General Terms and Conditions (GTC)
IMPORTANT NOTICE: These Terms and Conditions were originally drafted in German. The German version is the only legally binding version. This English translation is provided for information purposes only. In case of any discrepancy, the German version shall prevail. of MDH Distribution GbR, Scholtenstraße 1, 47443 Moers
§ 1 Scope
(1) These GTC apply exclusively to entrepreneurs within the meaning of §14 BGB (German Civil Code). Sales to consumers are expressly excluded. MDH Distribution GbR reserves the right to decline orders without stating reasons.
(2) Our GTC apply exclusively. Any conflicting or deviating terms of the Buyer shall not be recognized, even if we do not expressly object to them. Silence in response to the Buyer's terms does not constitute acceptance.
(3) By placing an order, the Buyer accepts these GTC in full and without reservation.

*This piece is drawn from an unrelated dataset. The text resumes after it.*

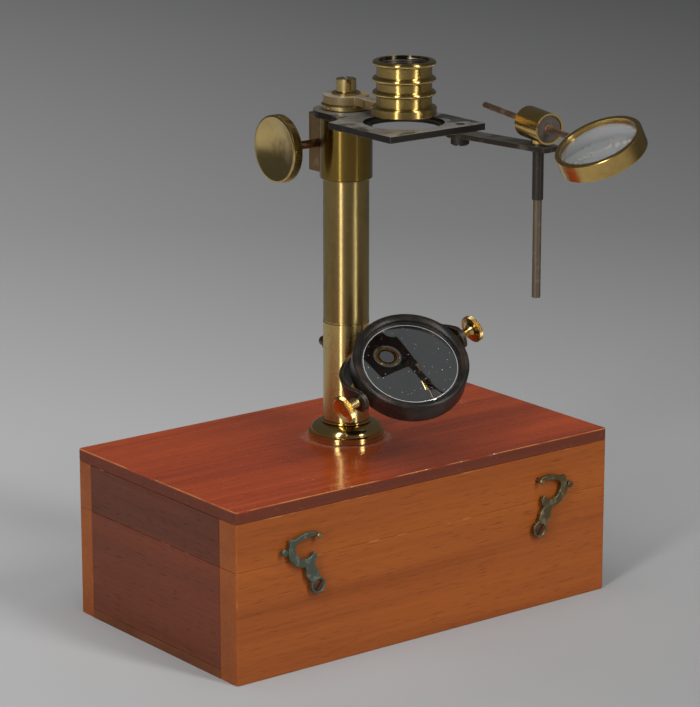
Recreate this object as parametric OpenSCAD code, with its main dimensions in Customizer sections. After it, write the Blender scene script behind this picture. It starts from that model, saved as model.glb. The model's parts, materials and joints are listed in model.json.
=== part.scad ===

(4) These GTC were drafted in German. The German version is the sole legally binding version. The English translation is provided for information purposes only. In the event of contradictions, ambiguities or discrepancies between the German and English versions, the German version shall prevail exclusively.
§ 2 Delivery Dates and Delivery Periods
(1) Delivery dates and delivery periods are in principle and in any case non-binding, unless they have been expressly agreed as binding in a separate written document signed by hand by a partner of MDH Distribution GbR.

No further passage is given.